If X itself were ultimately composed of d's we should have the entire series explained as due to the varying combination and re-combination with itself of an unvarying element; and all the apparent differences of quality would be translated into differences of quantity alone. This is the sort of reduction which the atomic theory in physics and the mind-stuff theory in psychology regard as their ideal. So that, following the analogy of our instances, one might easily be tempted to generalize and to say that all difference is but addition and subtraction, and that what we called 'differential' discrimination is only 'existential' discrimination in disguise; that is to say, that where A and B differ, we merely discern something in the one which the other is without. Absolute identity in things up to a certain point, then absolute non-identity, would on this theory take the place of those ultimate qualitative unlikenesses between them, in which we naturally believe; and the mental function of discrimination, ceasing to be regarded as an ultimate one, would resolve itself into mere logical affirmation and negation, or perception that a feature found in one thing, in another does not exist.

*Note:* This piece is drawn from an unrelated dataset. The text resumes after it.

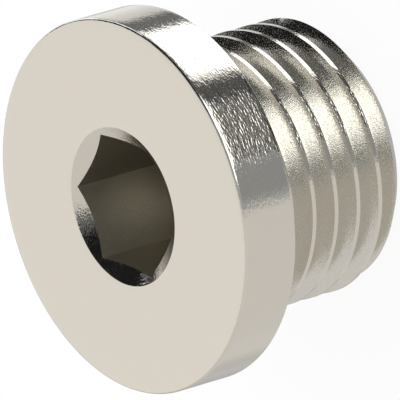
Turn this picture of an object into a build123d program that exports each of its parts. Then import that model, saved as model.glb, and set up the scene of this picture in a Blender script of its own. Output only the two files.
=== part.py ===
from build123d import *
import os
from math import cos, pi, radians, tan

# A screw plug for a G 1/4 port, turned from one bar: a round collar, a run-out relief under it,
# a parallel pipe thread and a blind hexagon socket. Millimetres. The plug stands on its threaded
# end: the origin is the centre of that end, and +Z points out of the socket.

# Collar
collar_diameter = 18.0
collar_thickness = 3.0
collar_front_break = 0.07       # both legs of the broken edge at the front face
collar_back_break = 0.05        # the same at the seat

# Threaded shank
shank_length = 9.0              # from the collar's seat to the threaded end
thread_size = 13.157            # outside diameter of the thread, over its crests
thread_pitch = 1.337            # 19 turns to the inch
flank_angle = 55.0              # between the two flanks of the groove, degrees
thread_bearing = 285.0          # where the groove opens in the end's plane, degrees about +Z from +X
end_chamfer = 0.95              # both legs of the 45 degree chamfer at the threaded end

# Relief between the collar and the thread
relief_width = 0.9              # flat floor, measured from the seat
relief_clearance = 0.10         # how far the floor lies inside the thread's root, on the radius
relief_slope = 30.0             # the side next to the thread, degrees from square

# Hexagon socket
socket_sides = 6
key_size = 6.0                  # the hexagon key, across its flats
key_clearance = 0.14            # play of the key across the flats
socket_depth = 6.0              # full hexagon, from the front face
mouth_margin = 0.27             # how far the countersink reaches past the hexagon's corners
mouth_angle = 120.0             # the countersink, degrees
drill_angle = 118.0             # point of the drill that opened the socket, degrees

# How far the thread tool stands clear of the crests
tool_clearance = 0.10

# Whitworth form: a triangle of this height on the pitch, cut off by a sixth at crest and root
form_height = thread_pitch / (2 * tan(radians(flank_angle / 2)))
cut_off = form_height / 6
root_flat = 2 * cut_off * tan(radians(flank_angle / 2))

total_length = shank_length + collar_thickness
collar_radius = collar_diameter / 2
crest_radius = thread_size / 2
root_radius = crest_radius - (form_height - 2 * cut_off)
relief_radius = root_radius - relief_clearance

socket_flats = key_size + key_clearance
socket_corner_radius = socket_flats / 2 / cos(pi / socket_sides)
mouth_radius = socket_corner_radius + mouth_margin


def turned(points):
    """The solid that a closed profile of (radius, height) points gives when it is turned about Z."""
    profile = Polyline(*points, close=True)
    return revolve(Plane.XZ * make_face(profile), Axis.Z)


def collar():
    """The round head, with both of its edges broken."""
    return turned([
        (0, shank_length),
        (collar_radius - collar_back_break, shank_length),
        (collar_radius, shank_length + collar_back_break),
        (collar_radius, total_length - collar_front_break),
        (collar_radius - collar_front_break, total_length),
        (0, total_length),
    ])


def shank_form():
    """What the shank lies in: the chamfered end, room for the crests, and the relief."""
    outer_radius = crest_radius + tool_clearance
    slope_length = (outer_radius - relief_radius) * tan(radians(relief_slope))
    return turned([
        (0, 0),
        (crest_radius - end_chamfer, 0),
        (outer_radius, end_chamfer + tool_clearance),
        (outer_radius, shank_length - relief_width - slope_length),
        (relief_radius, shank_length - relief_width),
        (relief_radius, shank_length),
        (0, shank_length),
    ])


def groove_half_width(radius):
    """Half the axial width of the thread's groove at a radius."""
    return root_flat / 2 + (radius - root_radius) * tan(radians(flank_angle / 2))


def thread_groove():
    """The right-hand groove, from one turn outside the end up to the collar."""
    outer_radius = crest_radius + tool_clearance
    half_width = groove_half_width(outer_radius)
    start = -thread_pitch
    section = Polyline(
        (root_radius, start - root_flat / 2),
        (outer_radius, start - half_width),
        (outer_radius, start + half_width),
        (root_radius, start + root_flat / 2),
        close=True,
    )
    path = Helix(thread_pitch, shank_length - start, root_radius, center=(0, 0, start))
    groove = sweep(Plane.XZ * make_face(section), path, is_frenet=True)
    return Rot(0, 0, thread_bearing) * groove


def threaded_bar():
    """A bar as thick as the crests, longer than the groove at both ends, with the groove in it."""
    spare = 2 * thread_pitch
    bar_length = shank_length + 2 * spare
    bar = Cylinder(crest_radius, bar_length, align=(Align.CENTER, Align.CENTER, Align.MIN))
    return Pos(0, 0, -spare) * bar - thread_groove()


def hexagon_socket():
    """The blind hexagon with its drilled point and the countersunk mouth."""
    hexagon = RegularPolygon(socket_corner_radius, socket_sides)
    bottom = total_length - socket_depth
    pocket = Pos(0, 0, bottom) * extrude(hexagon, socket_depth)

    drill_radius = socket_flats / 2
    point_height = drill_radius / tan(radians(drill_angle / 2))
    point = Cone(0, drill_radius, point_height, align=(Align.CENTER, Align.CENTER, Align.MAX))

    mouth_height = mouth_radius / tan(radians(mouth_angle / 2))
    mouth = Cone(0, mouth_radius, mouth_height, align=(Align.CENTER, Align.CENTER, Align.MAX))
    return pocket + Pos(0, 0, bottom) * point + Pos(0, 0, total_length) * mouth


def plug():
    shank = threaded_bar() & shank_form()
    return collar() + shank - hexagon_socket()


os.makedirs("parts", exist_ok=True)
export_step(plug(), "parts/plug_body.step")
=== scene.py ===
import bmesh
import bpy
import numpy as np
from math import cos, pi, radians, sin, tan
from mathutils import Matrix, Vector


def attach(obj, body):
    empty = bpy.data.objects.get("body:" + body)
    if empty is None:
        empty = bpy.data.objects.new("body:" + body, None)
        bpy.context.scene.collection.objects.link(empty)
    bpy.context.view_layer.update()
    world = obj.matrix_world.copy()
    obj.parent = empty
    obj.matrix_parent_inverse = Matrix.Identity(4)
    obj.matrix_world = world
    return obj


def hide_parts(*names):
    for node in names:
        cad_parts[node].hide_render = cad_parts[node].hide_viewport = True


# A nickel-plated G 1/4 screw plug, standing on its threaded end. Metres, in the CAD frame.
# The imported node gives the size; the piece built here repeats its form with softened edges on
# the collar, rounded roots in the thread and a scalloped edge between hexagon and countersink.

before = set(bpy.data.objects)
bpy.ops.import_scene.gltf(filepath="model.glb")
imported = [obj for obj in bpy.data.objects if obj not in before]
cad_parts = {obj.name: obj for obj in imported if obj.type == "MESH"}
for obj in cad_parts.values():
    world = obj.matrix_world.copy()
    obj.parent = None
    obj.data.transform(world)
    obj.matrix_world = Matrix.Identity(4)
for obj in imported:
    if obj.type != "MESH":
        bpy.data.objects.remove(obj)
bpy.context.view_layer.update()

MM = 0.001

# Sizes of the plug, in millimetres; heights are measured from the threaded end
TOP = 12.0                      # front face
SEAT = 9.0                      # back of the collar
COLLAR_R = 9.0
FRONT_ROUND = 0.12              # touches the middle of the CAD's broken edge
BACK_BREAK = 0.05
BACK_ROUND = 0.03               # on both corners of the broken edge at the back
CREST_R = 6.5785
ROOT_R = 5.7224
PITCH = 1.337
CREST_HALF = 0.1114             # half the width of a crest's flat
ROOT_HALF = 0.0628              # half the width of a root's flat; the flanks run between the two
ROOT_ROUND = 0.10
THREAD_BEARING = 285.0          # where a groove's centre lies at height 0, degrees
RELIEF_R = 5.6224
RELIEF_TOP = 8.1                # where the relief's floor ends and its slope starts
RELIEF_SLOPE = radians(30)
RELIEF_ROUND = 0.08             # between the relief's floor and the collar
RUNOUT_BLEND = 0.04             # how softly the thread runs out into the relief's slope
END_CHAMFER = 0.95
HEX_APOTHEM = 3.07
SOCKET_FLOOR = 6.0
DRILL_ANGLE = radians(118)
DRILL_TIP = SOCKET_FLOOR - HEX_APOTHEM / tan(DRILL_ANGLE / 2)
MOUTH_R = 3.815
MOUTH_ANGLE = radians(120)
MOUTH_TIP = TOP - MOUTH_R / tan(MOUTH_ANGLE / 2)     # where the countersink's cone would end
MOUTH_ROUND = 0.06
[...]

Theoretically, however, this theory is full of difficulty. If all the differences which we feel were in one direction, so that all objects could be arranged in one series (however long), it might still work. But when we consider the notorious fact that objects differ from each other in divergent directions, it grows well nigh impossible to make it do so. For then, supposing that an object differed from things in one direction by the increment d, it would have to differ from things in another direction by a different sort of increment, call it d'; so that, after getting rid of qualitative unlikeness between objects, we should have it back on our hands again between their increments. We may of course re-apply our method, and say that the difference between d and d' is not a qualitative unlikeness, but a fact of composition, one of them being the same as the other plus an increment of still higher order, δ for example, added. But when we recollect that everything in the world can be compared with everything else, and that the number of directions of difference is indefinitely great, then we see that the complication of self-compoundings of the ultimate differential increment by which, on this theory, all the innumerable unlikenesses of the world are explained, in order to avoid writing any of them down as ultimate differences of kind, would beggar all conception. It is the mind-dust theory; with all its difficulties in a particularly uncompromising form; and all for the sake of the fantastic pleasure of being able arbitrarily to say that there is between the things in the world and between the 'ideas' in the mind nothing but absolute sameness and absolute not-sameness of elements, the not-sameness admitting no degrees.

To me it seems much wiser to turn away from such transcendental extravagances of speculation, and to abide by the natural appearances. These would leave unlikeness as an indecomposable relation amongst things, and a relation moreover of which there were all degrees. Absolute not-sameness would be the maximal degree, absolute sameness the minimal degree of this unlikeness, the discernment of which would be one of our ultimate cognitive powers.[411] Certainly the natural appearances are dead against the notion that no qualitative differences exist. With the same clearness with which, in certain objects, we do feel a difference to be a mere matter of plus and minus, in other objects we feel that this is not the case. Contrast our feeling of the difference between the length of two lines with our feeling of the difference between blue and yellow, or with that between right and left. Is right equal to left with something added? Is blue yellow plus something? If so, plus what?[412] So long as we stick to verifiable psychology, we are forced to admit that differences of simple kind form an irreducible sort of relation between some of the elements of our experience, and forced to deny that differential discrimination can everywhere be reduced to the mere ascertainment that elements present in one fact, in another fail to exist. The perception that an element exists in one thing and does not exist in another and the perception of qualitative difference are, in short, entirely disconnected mental functions.[413]